Friday, November 20, 2009


As we enter the annual season of giving, I’m reminded of the noteworthy role that giving plays in English class. When I think about it, each class is really an uninterrupted process of giving – a process that happens whether or not my students and I want it to, and no matter what kind of learning (or anti-learning) mood we’re in. In fact, what we most obviously give is our moods. As soon as my students and I enter the classroom, we share our moods with each other, giving our facial expressions, postures, and words as surely as we give gifts during the holiday season. If we’re in a bitter mood, then the gift we give each other will be bitter – but it’s still a gift, one we give by simply being with other people. Hopefully we usually give our expressions of happiness, our postures of interest and attention, and our words of friendship and decorum. My favorite kind of giving in the classroom is simply the giving of ideas. My students and I give countless ideas to each other during a 48-minute English class.
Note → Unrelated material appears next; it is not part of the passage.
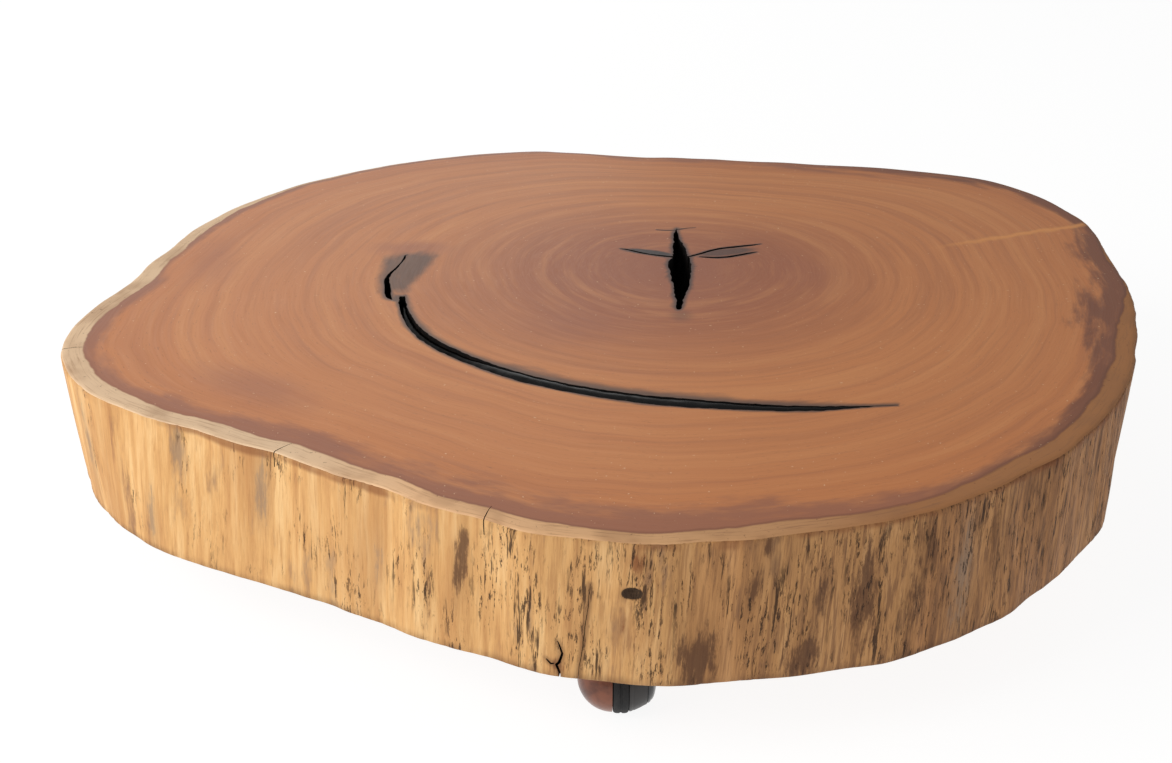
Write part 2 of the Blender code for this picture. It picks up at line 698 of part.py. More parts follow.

If ideas were physical objects, you would see us constantly presenting each other with packages of special thoughts – some brightly wrapped, some informal and unwrapped, even some with scarred and scary appearances (but still gifts). Usually, of course, these gifts of ideas come enclosed in words. From the start of class to the end, there’s a stream of words passing among the students and me like a constant sharing of presents. Each word we speak is filled with special surprises – the exclusive feelings and thoughts that only we could have created – and they’re wrapped in the distinctive sound of our voices. They’re not always given with tenderness and good cheer, but they are given, because that’s what words do: they give themselves, by the thousands, in every English class.